A little background to start. I'll try to keep it short but it's a lot. I have been a dialysis nurse my whole career. I took a travel position and they liked me and wanted me to hire on permanently with the contingency that I get my BSN within 2 years.
There was a supervisory position open in the department that had been vacant for 3 years. My coworkers suggested I apply for it. I approached the manager and asked what I needed to do to qualify. She said to enroll in a master's degree program. I didn't have to have the master's degree to start. I just needed to enroll.
They gave the job to someone else. I went ahead and finished my master's degree because I figured I might as well since I started it anyway. All i heard was that if I had a master's degree, I could go anywhere - do anything. It would open doors for me.
I took a job as a research nurse for a about year, but between the four hour commute - each day - and the toxic atmosphere, I decided it wasn't for me. I decided to go back to dialysis because I felt comfortable and there wouldn't be a long learning curve.
I took a job as the nurse manager at a chronic unit. The prior manager blew the place up. So many things were done wrong - taking patients off 30 minutes early every Saturday so everyone could go home early, no assessments done on new patients at all, charge nurse can't be found and not even physically in the building, and so much more.
So I come in to do the job and went through orientation, but the person I would replace refused to train me.
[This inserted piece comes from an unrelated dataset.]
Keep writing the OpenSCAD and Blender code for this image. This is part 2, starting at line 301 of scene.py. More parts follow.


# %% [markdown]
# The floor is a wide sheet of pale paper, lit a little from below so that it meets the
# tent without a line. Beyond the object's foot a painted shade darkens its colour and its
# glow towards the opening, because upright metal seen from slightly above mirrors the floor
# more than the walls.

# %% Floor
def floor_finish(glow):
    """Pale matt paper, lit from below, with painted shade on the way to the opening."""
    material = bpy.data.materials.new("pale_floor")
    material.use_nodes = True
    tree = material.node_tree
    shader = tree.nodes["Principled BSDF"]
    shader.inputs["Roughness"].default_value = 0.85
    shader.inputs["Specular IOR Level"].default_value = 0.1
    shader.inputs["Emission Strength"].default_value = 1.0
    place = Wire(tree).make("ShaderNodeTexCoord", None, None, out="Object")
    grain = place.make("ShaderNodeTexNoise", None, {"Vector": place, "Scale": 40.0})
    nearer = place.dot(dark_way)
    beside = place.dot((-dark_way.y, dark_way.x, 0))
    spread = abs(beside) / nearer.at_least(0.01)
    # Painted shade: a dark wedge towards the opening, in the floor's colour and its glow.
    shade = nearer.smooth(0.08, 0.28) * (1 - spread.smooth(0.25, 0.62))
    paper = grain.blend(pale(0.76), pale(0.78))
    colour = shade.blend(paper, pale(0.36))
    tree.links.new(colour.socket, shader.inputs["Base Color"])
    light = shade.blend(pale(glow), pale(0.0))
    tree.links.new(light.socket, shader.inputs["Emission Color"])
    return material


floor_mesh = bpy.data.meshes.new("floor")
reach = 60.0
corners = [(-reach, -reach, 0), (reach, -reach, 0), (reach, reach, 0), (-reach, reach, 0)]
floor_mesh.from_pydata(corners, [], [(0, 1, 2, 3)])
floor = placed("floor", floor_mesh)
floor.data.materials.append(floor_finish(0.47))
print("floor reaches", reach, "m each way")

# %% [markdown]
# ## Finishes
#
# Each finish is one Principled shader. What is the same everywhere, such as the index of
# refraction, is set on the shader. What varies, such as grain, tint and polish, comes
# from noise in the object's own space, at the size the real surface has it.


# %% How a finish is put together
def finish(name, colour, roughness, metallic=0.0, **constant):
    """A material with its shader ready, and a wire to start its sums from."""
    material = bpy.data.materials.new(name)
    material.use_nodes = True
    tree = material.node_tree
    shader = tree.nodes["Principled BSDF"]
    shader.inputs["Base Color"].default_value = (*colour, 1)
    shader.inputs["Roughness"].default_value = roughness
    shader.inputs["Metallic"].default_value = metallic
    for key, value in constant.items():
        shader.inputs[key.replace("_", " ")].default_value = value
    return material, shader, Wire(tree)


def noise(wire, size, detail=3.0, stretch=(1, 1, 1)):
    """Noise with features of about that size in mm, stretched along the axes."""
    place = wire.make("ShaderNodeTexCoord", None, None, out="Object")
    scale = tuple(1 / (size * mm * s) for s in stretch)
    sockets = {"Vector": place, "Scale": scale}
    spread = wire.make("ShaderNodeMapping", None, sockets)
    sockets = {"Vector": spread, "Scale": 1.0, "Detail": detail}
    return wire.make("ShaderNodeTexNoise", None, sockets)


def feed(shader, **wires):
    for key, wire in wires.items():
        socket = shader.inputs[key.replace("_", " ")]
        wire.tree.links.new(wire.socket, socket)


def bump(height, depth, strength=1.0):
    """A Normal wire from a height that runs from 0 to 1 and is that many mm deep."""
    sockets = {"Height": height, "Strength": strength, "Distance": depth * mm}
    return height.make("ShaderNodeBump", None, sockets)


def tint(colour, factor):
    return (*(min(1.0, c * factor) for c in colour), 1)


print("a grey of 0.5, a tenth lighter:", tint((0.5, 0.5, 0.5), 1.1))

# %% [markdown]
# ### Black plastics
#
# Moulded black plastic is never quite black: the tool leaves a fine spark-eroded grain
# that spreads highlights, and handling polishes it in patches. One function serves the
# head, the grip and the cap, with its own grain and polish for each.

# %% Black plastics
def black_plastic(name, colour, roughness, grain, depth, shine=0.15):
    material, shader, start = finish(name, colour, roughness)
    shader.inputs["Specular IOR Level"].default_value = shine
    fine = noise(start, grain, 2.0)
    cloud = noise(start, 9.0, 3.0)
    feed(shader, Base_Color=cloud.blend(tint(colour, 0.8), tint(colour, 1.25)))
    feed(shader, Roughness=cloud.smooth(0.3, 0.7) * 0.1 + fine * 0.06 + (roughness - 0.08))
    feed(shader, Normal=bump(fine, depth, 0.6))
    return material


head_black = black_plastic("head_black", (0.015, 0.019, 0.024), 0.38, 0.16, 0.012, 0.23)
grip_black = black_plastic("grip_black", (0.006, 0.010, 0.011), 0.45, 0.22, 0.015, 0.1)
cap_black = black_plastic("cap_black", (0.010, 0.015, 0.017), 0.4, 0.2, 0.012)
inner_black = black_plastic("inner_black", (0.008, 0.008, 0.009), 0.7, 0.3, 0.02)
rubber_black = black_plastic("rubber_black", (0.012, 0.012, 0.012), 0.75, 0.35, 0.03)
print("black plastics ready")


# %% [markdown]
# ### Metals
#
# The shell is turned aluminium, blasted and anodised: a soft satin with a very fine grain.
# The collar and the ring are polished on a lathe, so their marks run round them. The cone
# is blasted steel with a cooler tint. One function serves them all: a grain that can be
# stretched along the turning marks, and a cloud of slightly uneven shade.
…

I managed to coordinate my own training, sort of, and finished orientation. About a week later BAM! Here comes the state. We had an immediate IJ and have been working under conditions for a couple of months. So now everyone is looking at me like I did it. I barely had any training and I've been working hard to try and learn everything, but to them, I'm not catching on fast enough. The other day I was written up. I have never even been counseled or talked to, much less written up, in all my years as a nurse!
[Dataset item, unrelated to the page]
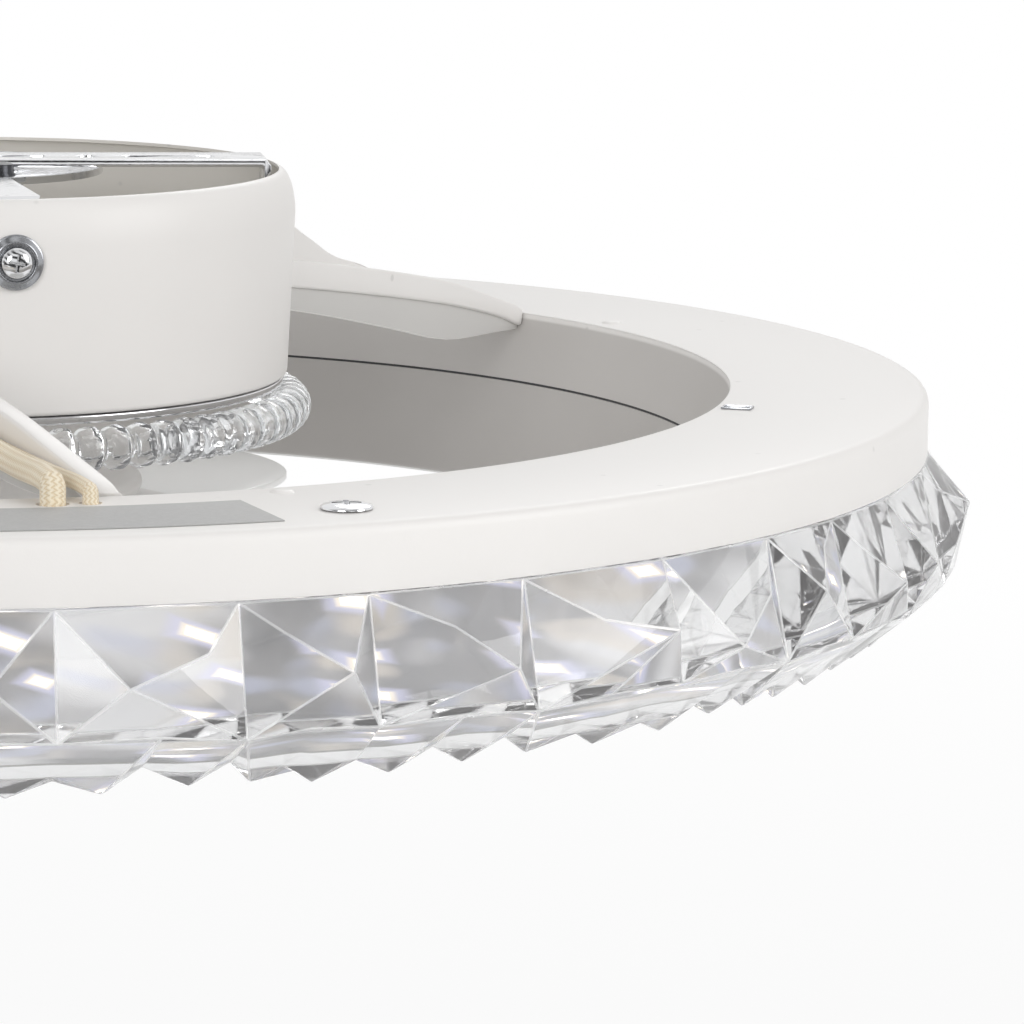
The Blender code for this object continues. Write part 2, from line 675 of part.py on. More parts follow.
def make_shell(top, foot, white):
    sheet = SHELL_SHEET
    hub = BEARING_RADIUS + RUNNING_GAP
    rim = foot + SHELL_RIM_HEIGHT * 0.68
    tuck = SHELL_RIM_RADIUS - (SHELL_RIM_RADIUS - SHELL_WALL_RADIUS) * 0.25
    foot_radius = SHELL_WALL_RADIUS - sheet
    outline = [
        (SHELL_NECK_RADIUS - sheet, top),
        (SHELL_NECK_RADIUS, top - sheet),
        (SHELL_WALL_RADIUS, foot + SHELL_RIM_HEIGHT),
        (SHELL_RIM_RADIUS, rim),
        (tuck, foot + SHELL_RIM_HEIGHT * 0.5),
        (SHELL_WALL_RADIUS, foot + SHELL_FOOT_HEIGHT),
        (foot_radius + sheet / 2, foot),
        (foot_radius - sheet, foot),
        (foot_radius - sheet, foot + SHELL_RIM_HEIGHT),
        (SHELL_NECK_RADIUS - sheet, top - sheet),
        (hub + sheet, top - sheet),
        (hub + sheet, top - sheet - BEARING_HEIGHT / 2),
        (hub, top - sheet - BEARING_HEIGHT / 2),
        (hub, top),
    ]
    turned("rotor_shell", outline, MOTOR_STEPS, white)


def make_stator(bore, top, dark):
    outer = SHELL_NECK_RADIUS - SHELL_SHEET - RUNNING_GAP * 2 - STATOR_GAP / 2
    core = outer - STATOR_RIM
    outline = []
    for index in range(STATOR_TEETH):
        pitch = 360.0 / STATOR_TEETH
        half = pitch * STATOR_TOOTH_SHARE / 2
        start = pitch * index - half
        end = pitch * index + half
        for radius, degrees in ((core, start), (outer, start), (outer, end), (core, end)):
            point = around(radius, degrees, 0.0)
            outline.append((point.x, point.y))
    hole = arc(0.0, 0.0, bore, 0.0, 345.0, 23)
    mesh = flat_mesh("stator_core", [outline, hole], top - STATOR_HEIGHT, top)
    add_part("stator_core", mesh, dark, False)


def blade_screw_circle():
    return BLADE_ROOT_RADIUS + BLADE_SCREW_INSET


def blade_screw_turn(index):
    return BLADE_SCREW_ANGLE + 360.0 * index / BLADE_COUNT


def between(values, share):
    # Reads a table of values at a share of its length.
    place = share * (len(values) - 1)
    index = min(int(place), len(values) - 2)
    return values[index] + (values[index + 1] - values[index]) * (place - index)


def blade_point(across, along):
    # Middle of the blade's thickness, from its leading edge to its trailing edge and root to tip.
    # A reach below zero is on the flat root, whose length doesn't change with the blade's.
    reach = between(BLADE_REACH_SHARES, along)
    lead = between(BLADE_LEADING_ANGLES, along)
    trail = between(BLADE_TRAILING_ANGLES, along)
    start = BLADE_FLANGE_RADIUS + FIT_GAP
    span = start - BLADE_ROOT_RADIUS if reach < 0.0 else BLADE_TIP_RADIUS - start
    radius = start + span * reach
    bend = max(0.0, min(1.0, (radius - start) / BLADE_BEND_LENGTH))
    height = level(-BLADE_TOP_DEPTH) - BLADE_SHEET / 2 - BLADE_DROP * bend
    height += BLADE_PITCH_RISE * bend * (1.0 - across * 2)
    height += BLADE_PITCH_RISE * bend * math.sin(math.pi * across) / 2
    return around(radius, lead + (trail - lead) * across, height)


def make_blades(white, steel):
    root_top = level(-BLADE_TOP_DEPTH)
    rows = len(BLADE_REACH_SHARES) - 1
    for index in range(BLADE_COUNT):
        name = f"fan_blade_{index + 1}"
        turn = Matrix.Rotation(math.tau * index / BLADE_COUNT, 4, "Z")
        work = bmesh.new()
        bmesh.ops.create_grid(work, x_segments=BLADE_CHORD_STEPS, y_segments=rows, size=BLADE_GRID_HALF)
        for vert in work.verts:
            vert.co = turn @ blade_point(vert.co.x + BLADE_GRID_HALF, vert.co.y + BLADE_GRID_HALF)
        item = add_part(name, mesh_of(work, name), white, True)
        thick = item.modifiers.new("thickness", "SOLIDIFY")
        thick.thickness = BLADE_SHEET
        thick.offset = 0.0
        degrees = blade_screw_turn(index)
        low = around(blade_screw_circle(), degrees, root_top - BLADE_SHEET - CUT_OVERRUN)
        high = around(blade_screw_circle(), degrees, root_top + CUT_OVERRUN)
        drill(item, f"blade_hole_{index + 1}", BLADE_SCREW_RADIUS + FIT_GAP, low, high, 8)
        screw_piece(
            f"blade_screw_{index + 1}",
            BLADE_SCREW_HEAD_RADIUS,
            BLADE_SCREW_HEAD_HEIGHT,
            BLADE_SCREW_RADIUS,
            BLADE_SHEET + FIT_GAP * 2 + BLADE_FLANGE_SHEET,
            steel,
            around(blade_screw_circle(), degrees, root_top - BLADE_SHEET - FIT_GAP),
            Vector((0.0, 0.0, -1.0)),
        )


def make_cap(white):
    radius = BLADE_FLANGE_RADIUS - CAP_INSET
    top = level(-BLADE_FLANGE_DEPTH) - BLADE_FLANGE_SHEET - FIT_GAP
    low = top - CAP_HEIGHT
    inside = low + CAP_SHEET
    outline = [
        (0.0, inside),
        (radius * 0.58, inside + CAP_HEIGHT * 0.06),
        (radius * 0.86, inside + CAP_HEIGHT * 0.30),
        (radius - CAP_SHEET, top),
        (radius, top),
        (radius, low + CAP_HEIGHT * 0.60),
        (radius * 0.92, low + CAP_HEIGHT * 0.32),
        (radius * 0.62, low + CAP_HEIGHT * 0.06),
        (0.0, low),
    ]
    turned("hub_cap", outline, MOTOR_STEPS, white, closed=False)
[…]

I have tried to find a job - any job - to get out of there and no one will hire me. I can't transfer out because I've been written up, and you can't transfer if you have been written up.
It could be that maybe I am in over my head and I am not qualified for this. I have made some dumb mistakes, but I feel overwhelmed every single day. There is no time for me to grow into this position because they are coming back some time this week, probably tomorrow, to decide whether or not they are going to close us down.
In any other time or place I feel like I could succeed at this, but trying to fix several years with of damage while all my work is under a microscope is just horrible.
At this point I am desperate to do something else. I have no other experience besides dialysis, and that keeps coming back to bite me. I thought about maybe working a little while in med surg to get some experience, but to be honest, I don't know if I can keep up. I have applied as an assistant DON at nursing homes and LTACs, but without experience they won't hire me. I have applied for radiology, nurse IT, case management, OR, endoscopy, and a few others I can't think of right now. I even tried to get a job at a doctor's office and NOBODY will hire me.
So here I am with 10 years of dialysis experience, a BSN, and MSN......and no prospects. Where do I go from here?